:: Listing ::
--- Begin ---

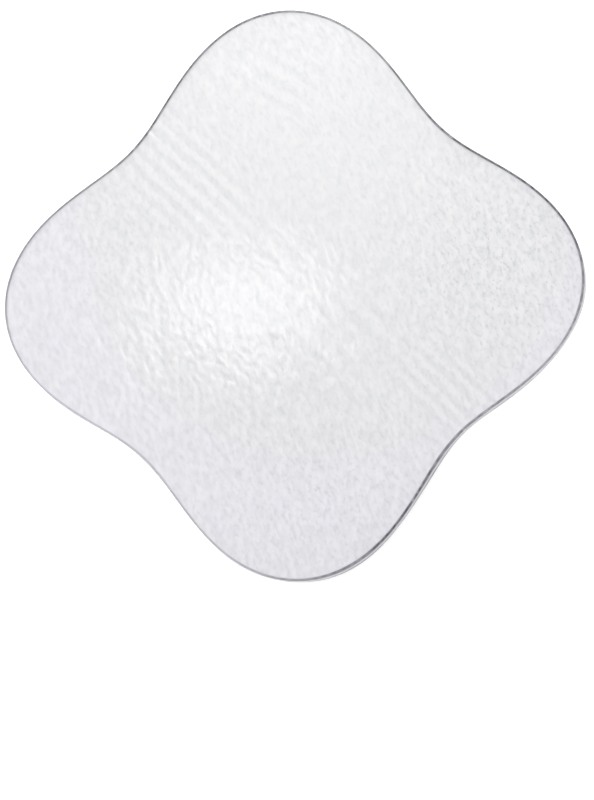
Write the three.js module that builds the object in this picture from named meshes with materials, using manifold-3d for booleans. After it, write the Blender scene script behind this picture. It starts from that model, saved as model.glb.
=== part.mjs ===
// Hydrogel breast pad: one slab of soft clear gel, die-cut with four round lobes.
// Millimetres, +Z up. The origin is the middle of the flat underside, and the lobes point
// along +X, +Y, -X and -Y. The upper face is the moulded one, with shallow ripples in it.

import * as THREE from "three";
import { mergeVertices } from "three/addons/utils/BufferGeometryUtils.js";
import Module from "manifold-3d";

// The cut outline: a circle whose radius swells and shrinks once for each lobe.
const TIP_TO_TIP = 100;
const WAIST_TO_WAIST = 76.4;
const LOBES = 4;
const OUTLINE_POINTS = 144;

// The slab, and the radius at which the soft gel rounds over at its cut edges.
const THICKNESS = 2.6;
const EDGE_ROUND = 0.25;
const EDGE_STEPS = 3;

// The ripples: long shallow troughs side by side, where the gel set in waves.
const RIPPLE_PITCH = 2;
const RIPPLE_WIDTH = 1.7;
const RIPPLE_DEPTH = 0.12;
const RIPPLE_SIDES = 16;
const RIPPLE_RINGS = 6;

// Each field of ripples sits inward of one spot on the rim, given as an angle from +X.
// "inset" is the clear gel between the rim and the field, and "slant" turns its troughs
// away from the line to the middle of the pad.
const RIPPLE_FIELDS = [
  { at: 132, inset: 3.5, length: 22, slant: 5, count: 8 },
  { at: 90, inset: 5, length: 12, slant: 48, count: 5 },
  { at: 326, inset: 4.5, length: 13, slant: -26, count: 5 },
];

const GEL_COLOUR = 0xe7e7ee;
const GEL_ROUGHNESS = 0.22;

const wasm = await Module();
wasm.setup();

// Distance from the pad's middle to its rim, at an angle in radians.
function rimRadius(angle) {
  const mean = (TIP_TO_TIP + WAIST_TO_WAIST) / 4;
  const swell = (TIP_TO_TIP - WAIST_TO_WAIST) / 4;
  return mean + swell * Math.cos(LOBES * angle);
}

function padOutline() {
  const points = [];
  for (let i = 0; i < OUTLINE_POINTS; i++) {
    const angle = (2 * Math.PI * i) / OUTLINE_POINTS;
    const radius = rimRadius(angle);
    points.push(new THREE.Vector2(radius * Math.cos(angle), radius * Math.sin(angle)));
  }
  return new THREE.Shape(points);
}

// The plain slab: the outline at its full thickness, with both cut edges rounded over.
function slabGeometry() {
  const slab = new THREE.ExtrudeGeometry(padOutline(), {
    depth: THICKNESS - 2 * EDGE_ROUND,
    bevelThickness: EDGE_ROUND,
    bevelSize: EDGE_ROUND,
    bevelOffset: -EDGE_ROUND,
    bevelSegments: EDGE_STEPS,
  });
  return slab.translate(0, 0, EDGE_ROUND);
}

// The troughs of one field, as long flat ellipsoids with their middles on the upper face.
function troughGeometries({ at, inset, length, slant, count }) {
  const angle = THREE.MathUtils.degToRad(at);
  const turn = THREE.MathUtils.degToRad(at + slant);
  const fromMiddle = rimRadius(angle) - inset - length / 2;
  const middle = new THREE.Vector2(Math.cos(angle), Math.sin(angle)).multiplyScalar(fromMiddle);
  const across = new THREE.Vector2(-Math.sin(turn), Math.cos(turn)).multiplyScalar(RIPPLE_PITCH);
  const troughs = [];
  for (let i = 0; i < count; i++) {
    const place = middle.clone().addScaledVector(across, i - (count - 1) / 2);
    const trough = new THREE.SphereGeometry(1, RIPPLE_SIDES, RIPPLE_RINGS);
    trough.rotateX(Math.PI / 2);
    trough.scale(length / 2, RIPPLE_WIDTH / 2, RIPPLE_DEPTH);
    trough.rotateZ(turn);
    troughs.push(trough.translate(place.x, place.y, THICKNESS));
  }
  return troughs;
}

// A closed geometry as a solid that can be cut.
function solidOf(geometry) {
  const bare = geometry.clone();
  bare.deleteAttribute("normal");
  bare.deleteAttribute("uv");
  const merged = mergeVertices(bare);
  return new wasm.Manifold(
    new wasm.Mesh({
      numProp: 3,
      vertProperties: merged.attributes.position.array,
      triVerts: new Uint32Array(merged.index.array),
    }),
  );
}

function geometryOf(solid) {
  const mesh = solid.getMesh();
  const geometry = new THREE.BufferGeometry();
  geometry.setAttribute("position", new THREE.BufferAttribute(mesh.vertProperties, 3));
  geometry.setIndex(new THREE.BufferAttribute(mesh.triVerts, 1));
  geometry.computeVertexNormals();
  return geometry;
}

function padGeometry() {
  let slab = solidOf(slabGeometry());
  for (const field of RIPPLE_FIELDS) {
    for (const trough of troughGeometries(field)) {
      slab = slab.subtract(solidOf(trough));
    }
  }
  return geometryOf(slab);
}

const gel = new THREE.MeshStandardMaterial({
  color: GEL_COLOUR,
  roughness: GEL_ROUGHNESS,
  metalness: 0,
});

const hydrogelPad = new THREE.Mesh(padGeometry(), gel);
hydrogelPad.name = "hydrogel_pad";

const breastPad = new THREE.Group();
breastPad.add(hydrogelPad);

export default breastPad;
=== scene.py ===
# %% [markdown]
# A hydrogel breast pad is one soft slab of clear gel. A wide sheet is poured between two liners, one
# of them lightly textured, and the pads are then stamped out of it. So the pad has three surfaces to
# get right: a pebbled upper face with a few ripples in it, a thin cut wall, and a plain underside.
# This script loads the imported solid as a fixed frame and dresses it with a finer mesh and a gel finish.

# %% Load the frame
import math

import bmesh
import bpy
from mathutils import Matrix, Vector, noise


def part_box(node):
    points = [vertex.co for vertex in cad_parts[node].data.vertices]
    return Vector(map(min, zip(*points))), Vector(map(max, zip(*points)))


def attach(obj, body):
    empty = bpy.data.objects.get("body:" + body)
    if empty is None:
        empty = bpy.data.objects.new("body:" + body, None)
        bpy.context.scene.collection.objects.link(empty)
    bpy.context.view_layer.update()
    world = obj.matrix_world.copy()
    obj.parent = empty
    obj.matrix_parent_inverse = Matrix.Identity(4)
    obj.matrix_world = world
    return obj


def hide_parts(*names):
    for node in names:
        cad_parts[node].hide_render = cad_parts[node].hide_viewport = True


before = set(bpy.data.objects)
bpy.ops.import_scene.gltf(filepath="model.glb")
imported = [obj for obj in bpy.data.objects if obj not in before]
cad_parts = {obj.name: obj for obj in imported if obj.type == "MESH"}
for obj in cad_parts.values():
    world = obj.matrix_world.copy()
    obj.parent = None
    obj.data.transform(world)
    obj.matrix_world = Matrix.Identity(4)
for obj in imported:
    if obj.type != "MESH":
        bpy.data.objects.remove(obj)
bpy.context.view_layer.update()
MM = 0.001

# %% [markdown]
# The outline swells and shrinks once for each of four lobes, so two radii say all of it: the one at a
# lobe's tip and the one at a waist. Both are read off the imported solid, so the dressed pad agrees with
# it. The waist is the furthest point in a narrow strip along the diagonal.

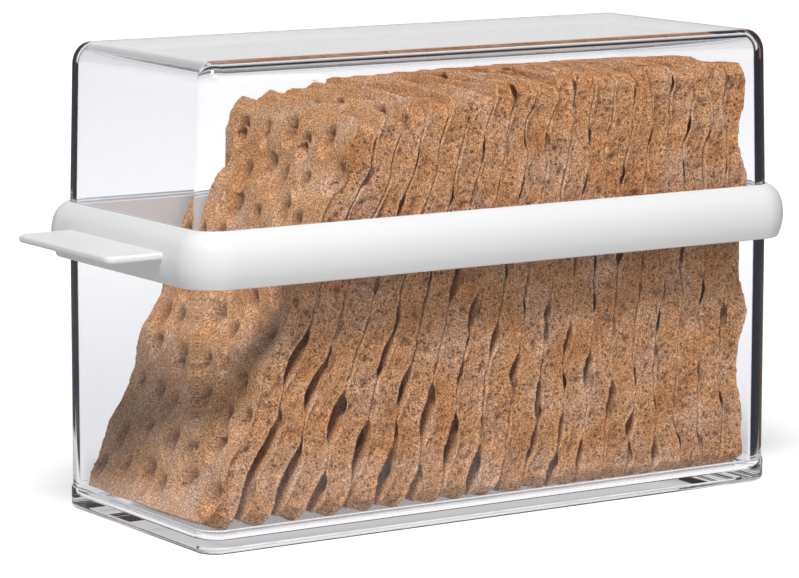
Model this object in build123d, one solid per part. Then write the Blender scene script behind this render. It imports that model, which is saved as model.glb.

--- End ---

:: Objective ::
Your answer consists solely of the lines from the top of the records above through the line that contains "const RIPPLE_RINGS = 6;", each echoed exactly.

:: Task response ::
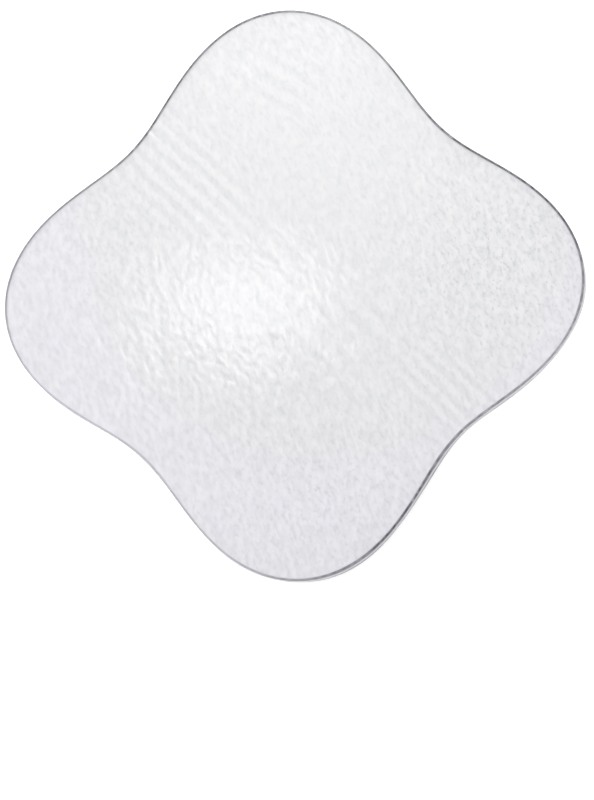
Write the three.js module that builds the object in this picture from named meshes with materials, using manifold-3d for booleans. After it, write the Blender scene script behind this picture. It starts from that model, saved as model.glb.
=== part.mjs ===
// Hydrogel breast pad: one slab of soft clear gel, die-cut with four round lobes.
// Millimetres, +Z up. The origin is the middle of the flat underside, and the lobes point
// along +X, +Y, -X and -Y. The upper face is the moulded one, with shallow ripples in it.

import * as THREE from "three";
import { mergeVertices } from "three/addons/utils/BufferGeometryUtils.js";
import Module from "manifold-3d";

// The cut outline: a circle whose radius swells and shrinks once for each lobe.
const TIP_TO_TIP = 100;
const WAIST_TO_WAIST = 76.4;
const LOBES = 4;
const OUTLINE_POINTS = 144;

// The slab, and the radius at which the soft gel rounds over at its cut edges.
const THICKNESS = 2.6;
const EDGE_ROUND = 0.25;
const EDGE_STEPS = 3;

// The ripples: long shallow troughs side by side, where the gel set in waves.
const RIPPLE_PITCH = 2;
const RIPPLE_WIDTH = 1.7;
const RIPPLE_DEPTH = 0.12;
const RIPPLE_SIDES = 16;
const RIPPLE_RINGS = 6;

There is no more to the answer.